Its regulations state that “individual tax returns for the president and the vice president are subject to mandatory review.”
John A Koskinen, the former IRS commissioner who served during the first year of Mr Trump’s presidency, said in an interview that he was not involved in the presidential audit process and that he did not know why the audits did not occur. “It does seem to me to be a legitimate question: If the IRS had the responsibility and wasn’t auditing, what’s the explanation?” he asked.
Starting in 2018, the IRS was run by a Mr Trump appointee, Charles P Rettig, who left the post last month. In 2016, Mr Rettig, then a tax lawyer in Beverly Hills, California, published a column in Forbes that defended Mr Trump’s decision not to release his taxes as a candidate.

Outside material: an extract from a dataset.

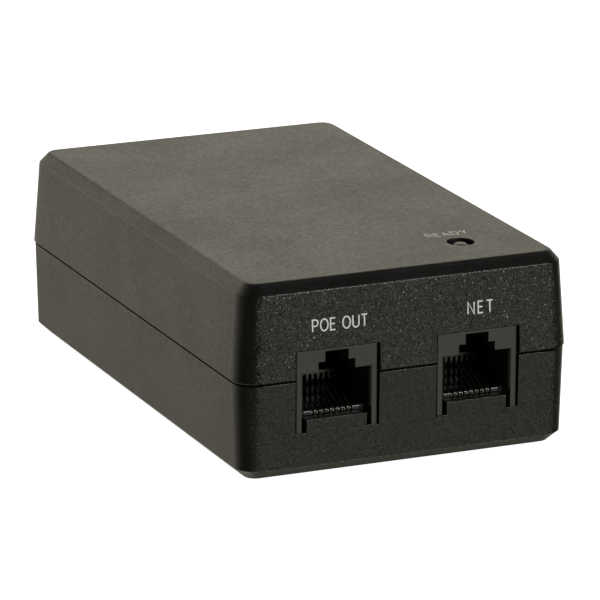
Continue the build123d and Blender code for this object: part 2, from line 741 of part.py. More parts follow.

The IRS did not immediately comment on the matter after the disclosure late on Tuesday. But Mr Neal said that when the committee had inquired, “Rettig said at different points that they were simply outgunned” and that the IRS said it lacked specialists capable of assessing Mr Trump’s filings.
Mr Neal’s report called for Congress to codify into law that the IRS conduct mandatory audits of presidents while they are in office and to publicly disclose related information. It also said the IRS “should provide adequate and appropriate staffing and resources necessary for a full and timely audit of the president,” including specialists on matters such as partnerships, foreign income and financial products.

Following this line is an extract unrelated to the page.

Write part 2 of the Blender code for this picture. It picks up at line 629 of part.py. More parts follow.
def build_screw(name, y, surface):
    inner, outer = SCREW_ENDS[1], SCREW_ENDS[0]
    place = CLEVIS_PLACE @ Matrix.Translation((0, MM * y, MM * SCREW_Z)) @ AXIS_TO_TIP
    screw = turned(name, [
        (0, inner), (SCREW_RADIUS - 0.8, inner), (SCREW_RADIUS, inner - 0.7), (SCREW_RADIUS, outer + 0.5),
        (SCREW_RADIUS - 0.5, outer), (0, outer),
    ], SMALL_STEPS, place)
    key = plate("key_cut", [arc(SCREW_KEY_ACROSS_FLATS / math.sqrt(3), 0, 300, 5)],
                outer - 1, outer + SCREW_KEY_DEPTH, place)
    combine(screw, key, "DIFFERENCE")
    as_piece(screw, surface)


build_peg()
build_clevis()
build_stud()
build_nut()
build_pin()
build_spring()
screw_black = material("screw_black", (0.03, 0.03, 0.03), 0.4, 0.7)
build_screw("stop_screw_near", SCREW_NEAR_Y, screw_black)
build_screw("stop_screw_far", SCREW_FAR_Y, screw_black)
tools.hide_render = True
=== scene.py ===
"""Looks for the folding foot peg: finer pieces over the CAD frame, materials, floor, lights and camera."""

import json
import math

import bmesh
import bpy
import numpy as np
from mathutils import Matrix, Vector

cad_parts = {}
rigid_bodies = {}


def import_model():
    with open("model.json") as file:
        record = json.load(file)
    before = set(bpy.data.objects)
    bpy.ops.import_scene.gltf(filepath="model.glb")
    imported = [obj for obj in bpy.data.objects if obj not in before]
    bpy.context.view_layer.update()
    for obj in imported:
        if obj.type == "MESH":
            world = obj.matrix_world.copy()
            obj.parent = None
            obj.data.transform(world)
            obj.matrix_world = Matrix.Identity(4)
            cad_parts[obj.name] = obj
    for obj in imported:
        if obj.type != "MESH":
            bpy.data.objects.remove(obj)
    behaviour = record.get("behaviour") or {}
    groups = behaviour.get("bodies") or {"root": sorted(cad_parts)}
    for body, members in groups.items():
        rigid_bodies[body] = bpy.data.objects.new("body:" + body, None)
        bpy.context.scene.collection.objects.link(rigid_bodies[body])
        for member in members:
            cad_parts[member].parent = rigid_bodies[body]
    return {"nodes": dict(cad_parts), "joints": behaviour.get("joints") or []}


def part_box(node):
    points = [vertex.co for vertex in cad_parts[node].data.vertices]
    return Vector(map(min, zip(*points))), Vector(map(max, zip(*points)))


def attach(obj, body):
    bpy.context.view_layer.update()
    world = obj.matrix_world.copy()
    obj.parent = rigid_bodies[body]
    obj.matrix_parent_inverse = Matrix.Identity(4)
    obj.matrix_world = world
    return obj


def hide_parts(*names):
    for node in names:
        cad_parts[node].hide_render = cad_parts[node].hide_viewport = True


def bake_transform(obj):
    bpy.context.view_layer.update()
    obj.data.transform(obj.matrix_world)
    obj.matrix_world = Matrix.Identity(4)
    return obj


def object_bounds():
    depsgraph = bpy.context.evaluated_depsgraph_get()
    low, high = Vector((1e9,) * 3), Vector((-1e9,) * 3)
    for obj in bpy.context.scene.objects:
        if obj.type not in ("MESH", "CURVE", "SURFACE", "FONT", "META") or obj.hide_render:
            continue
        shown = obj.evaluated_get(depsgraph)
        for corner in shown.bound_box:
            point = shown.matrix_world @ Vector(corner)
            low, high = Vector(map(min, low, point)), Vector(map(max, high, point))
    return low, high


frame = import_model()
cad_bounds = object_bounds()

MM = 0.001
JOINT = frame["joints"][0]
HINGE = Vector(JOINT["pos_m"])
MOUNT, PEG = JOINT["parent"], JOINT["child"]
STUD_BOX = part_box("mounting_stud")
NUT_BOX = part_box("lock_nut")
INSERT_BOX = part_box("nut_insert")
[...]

Mr Neal had first requested access to Mr Trump’s tax returns in 2019, after Democrats won control of the House in the midterm elections and began trying to perform oversight of Mr Trump. But the Trump administration would not let the Treasury Department comply with the request.
The panel eventually filed a lawsuit seeking to enforce its request, setting off a legal battle that played out over nearly four years. A US District Court judge and a federal appeals court ruled in favour of the committee, and last month, the Supreme Court declined to block the release of the returns to the panel.